Victims of the Rev. Fernando Karadima accuse Errazuriz of perjury. They also say he’s part of Chile’s wretched record on clerical abuse and cover-up. The complaint is led by the attorney representing victims Juan Carlos Cruz, James Hamilton and Jose Andres Murillo.

The scandal battering the Chilean church has prompted 31 bishops to offer their resignation to the pope. Francis has accepted the resignations of eight bishops so far.

Francis also recently defrocked Karadima.

Victims have accused Errazuriz of covering up their accusations in order to protect Karadima. The victims repeated their accusations earlier this year at the end of a four-day visit with Francis, who has done an about-face on the Chilean scandal after initially discrediting the victims.
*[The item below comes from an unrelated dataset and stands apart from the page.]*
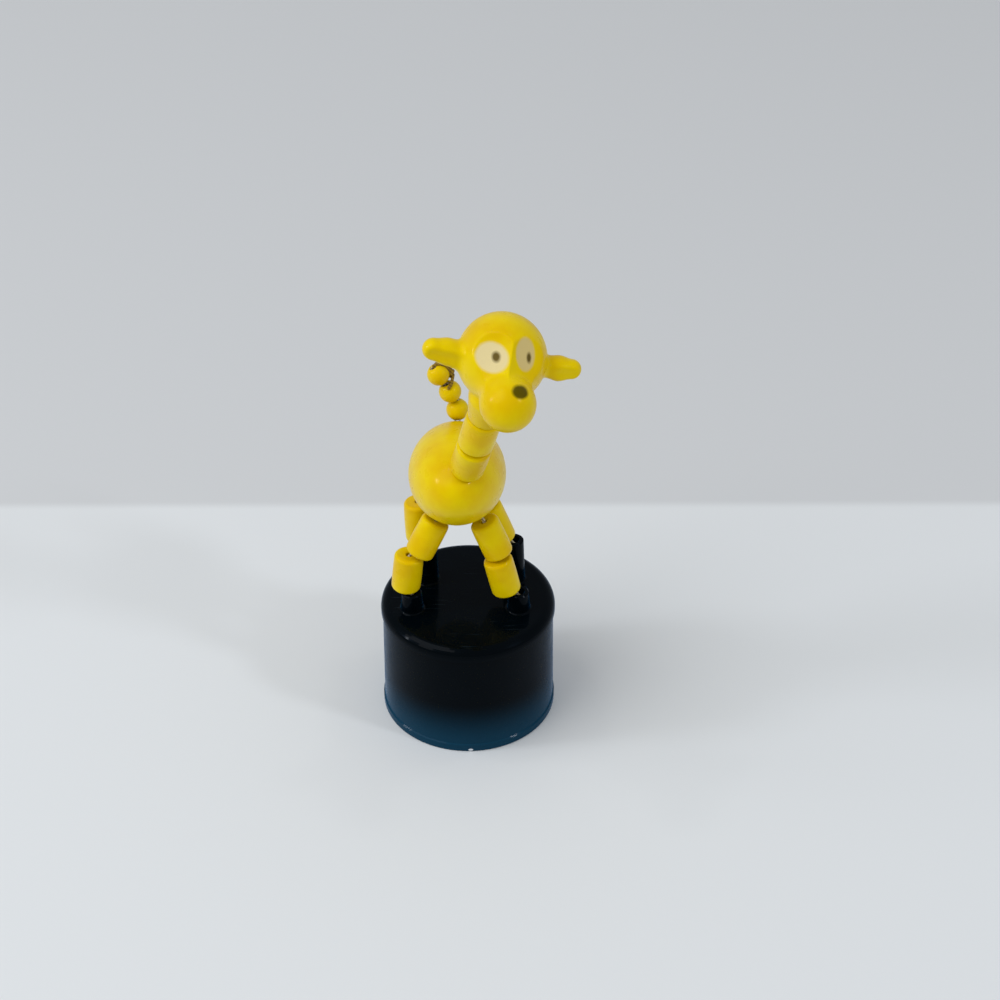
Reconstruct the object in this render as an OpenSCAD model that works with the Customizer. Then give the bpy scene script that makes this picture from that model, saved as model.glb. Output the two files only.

Errazuriz has denied covering up for Karadima. He has denounced the “defamation” he has been subject to and defended his handling of the case at the center of Chile’s sex abuse scandal that has discredited the Chilean church and tarnished Francis’ own reputation.

In a letter by Errazuriz obtained by the AP earlier this year, the emeritus archbishop insisted that he was only following church law in waiting so long to launch an investigation into Karadima. Only in 2009, some five years after he received the first complaint, did he start the process.

In addition to the delay in starting an investigation, the survivors point to a letter Errazuriz wrote in 2006, well after receiving the first allegations, in which the archbishop reassured Karadima he wasn’t being “punished” by agreeing to leave his parish.

Karadima was later convicted and sentenced by the Vatican to a lifetime of penance and prayer for his sex crimes.